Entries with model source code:

>> Start

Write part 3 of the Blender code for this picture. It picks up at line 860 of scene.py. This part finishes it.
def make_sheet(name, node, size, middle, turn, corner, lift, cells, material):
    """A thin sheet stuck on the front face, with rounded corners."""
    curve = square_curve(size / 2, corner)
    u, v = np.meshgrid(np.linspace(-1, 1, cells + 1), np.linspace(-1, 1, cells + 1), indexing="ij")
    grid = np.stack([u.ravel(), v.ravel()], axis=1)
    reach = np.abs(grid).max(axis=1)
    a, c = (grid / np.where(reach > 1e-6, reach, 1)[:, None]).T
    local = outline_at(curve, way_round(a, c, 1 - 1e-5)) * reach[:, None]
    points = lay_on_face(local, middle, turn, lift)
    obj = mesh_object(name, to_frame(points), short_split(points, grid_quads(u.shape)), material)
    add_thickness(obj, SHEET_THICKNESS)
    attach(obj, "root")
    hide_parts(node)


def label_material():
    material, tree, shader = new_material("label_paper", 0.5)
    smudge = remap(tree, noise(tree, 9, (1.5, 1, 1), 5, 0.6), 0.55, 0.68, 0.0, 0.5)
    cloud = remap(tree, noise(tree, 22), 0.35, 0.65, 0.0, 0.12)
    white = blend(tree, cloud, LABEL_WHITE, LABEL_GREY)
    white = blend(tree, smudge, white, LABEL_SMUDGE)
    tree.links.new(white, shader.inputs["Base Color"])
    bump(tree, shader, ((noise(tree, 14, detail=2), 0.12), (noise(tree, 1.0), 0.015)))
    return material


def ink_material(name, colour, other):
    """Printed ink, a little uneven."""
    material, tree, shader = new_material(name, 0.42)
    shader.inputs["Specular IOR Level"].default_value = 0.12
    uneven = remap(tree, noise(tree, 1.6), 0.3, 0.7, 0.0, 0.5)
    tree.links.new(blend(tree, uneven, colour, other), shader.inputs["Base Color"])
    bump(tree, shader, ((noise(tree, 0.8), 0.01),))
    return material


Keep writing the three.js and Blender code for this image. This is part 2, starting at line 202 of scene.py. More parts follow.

>> End

Job: Type the material above out again, exactly.

Answer below:
Write part 3 of the Blender code for this picture. It picks up at line 860 of scene.py. This part finishes it.
def make_sheet(name, node, size, middle, turn, corner, lift, cells, material):
    """A thin sheet stuck on the front face, with rounded corners."""
    curve = square_curve(size / 2, corner)
    u, v = np.meshgrid(np.linspace(-1, 1, cells + 1), np.linspace(-1, 1, cells + 1), indexing="ij")
    grid = np.stack([u.ravel(), v.ravel()], axis=1)
    reach = np.abs(grid).max(axis=1)
    a, c = (grid / np.where(reach > 1e-6, reach, 1)[:, None]).T
    local = outline_at(curve, way_round(a, c, 1 - 1e-5)) * reach[:, None]
    points = lay_on_face(local, middle, turn, lift)
    obj = mesh_object(name, to_frame(points), short_split(points, grid_quads(u.shape)), material)
    add_thickness(obj, SHEET_THICKNESS)
    attach(obj, "root")
    hide_parts(node)


def label_material():
    material, tree, shader = new_material("label_paper", 0.5)
    smudge = remap(tree, noise(tree, 9, (1.5, 1, 1), 5, 0.6), 0.55, 0.68, 0.0, 0.5)
    cloud = remap(tree, noise(tree, 22), 0.35, 0.65, 0.0, 0.12)
    white = blend(tree, cloud, LABEL_WHITE, LABEL_GREY)
    white = blend(tree, smudge, white, LABEL_SMUDGE)
    tree.links.new(white, shader.inputs["Base Color"])
    bump(tree, shader, ((noise(tree, 14, detail=2), 0.12), (noise(tree, 1.0), 0.015)))
    return material


def ink_material(name, colour, other):
    """Printed ink, a little uneven."""
    material, tree, shader = new_material(name, 0.42)
    shader.inputs["Specular IOR Level"].default_value = 0.12
    uneven = remap(tree, noise(tree, 1.6), 0.3, 0.7, 0.0, 0.5)
    tree.links.new(blend(tree, uneven, colour, other), shader.inputs["Base Color"])
    bump(tree, shader, ((noise(tree, 0.8), 0.01),))
    return material


Keep writing the three.js and Blender code for this image. This is part 2, starting at line 202 of scene.py. More parts follow.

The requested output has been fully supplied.